## STORED DATA
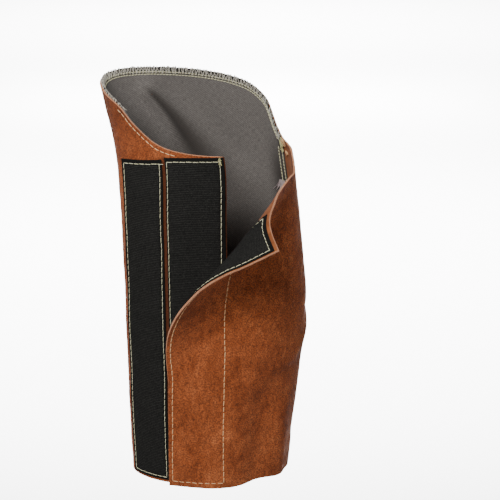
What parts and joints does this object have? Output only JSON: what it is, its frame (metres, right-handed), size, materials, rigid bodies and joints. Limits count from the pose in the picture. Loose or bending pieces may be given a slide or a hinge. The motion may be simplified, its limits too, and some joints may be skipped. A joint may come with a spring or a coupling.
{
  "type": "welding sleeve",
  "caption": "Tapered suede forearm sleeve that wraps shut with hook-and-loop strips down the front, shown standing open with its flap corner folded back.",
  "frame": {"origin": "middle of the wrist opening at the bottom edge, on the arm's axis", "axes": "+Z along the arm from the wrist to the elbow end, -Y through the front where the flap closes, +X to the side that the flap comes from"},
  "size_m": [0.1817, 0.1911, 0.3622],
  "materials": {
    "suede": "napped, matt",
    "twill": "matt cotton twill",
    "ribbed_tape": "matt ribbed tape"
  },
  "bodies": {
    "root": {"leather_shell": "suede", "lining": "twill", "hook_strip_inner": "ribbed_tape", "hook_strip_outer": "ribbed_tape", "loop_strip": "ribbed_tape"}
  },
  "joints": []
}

## GIVEN TASK
All of the data must be returned exactly.

## EXERCISE RESPONSE
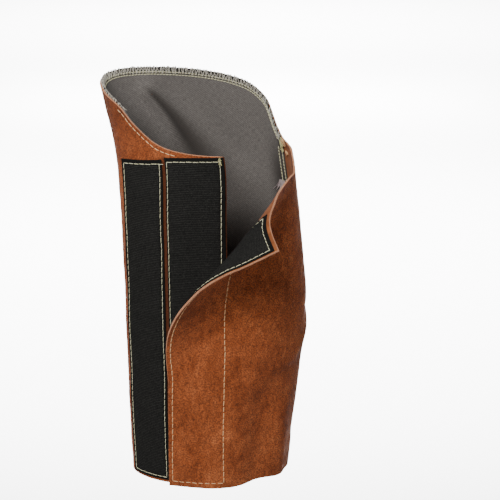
What parts and joints does this object have? Output only JSON: what it is, its frame (metres, right-handed), size, materials, rigid bodies and joints. Limits count from the pose in the picture. Loose or bending pieces may be given a slide or a hinge. The motion may be simplified, its limits too, and some joints may be skipped. A joint may come with a spring or a coupling.
{
  "type": "welding sleeve",
  "caption": "Tapered suede forearm sleeve that wraps shut with hook-and-loop strips down the front, shown standing open with its flap corner folded back.",
  "frame": {"origin": "middle of the wrist opening at the bottom edge, on the arm's axis", "axes": "+Z along the arm from the wrist to the elbow end, -Y through the front where the flap closes, +X to the side that the flap comes from"},
  "size_m": [0.1817, 0.1911, 0.3622],
  "materials": {
    "suede": "napped, matt",
    "twill": "matt cotton twill",
    "ribbed_tape": "matt ribbed tape"
  },
  "bodies": {
    "root": {"leather_shell": "suede", "lining": "twill", "hook_strip_inner": "ribbed_tape", "hook_strip_outer": "ribbed_tape", "loop_strip": "ribbed_tape"}
  },
  "joints": []
}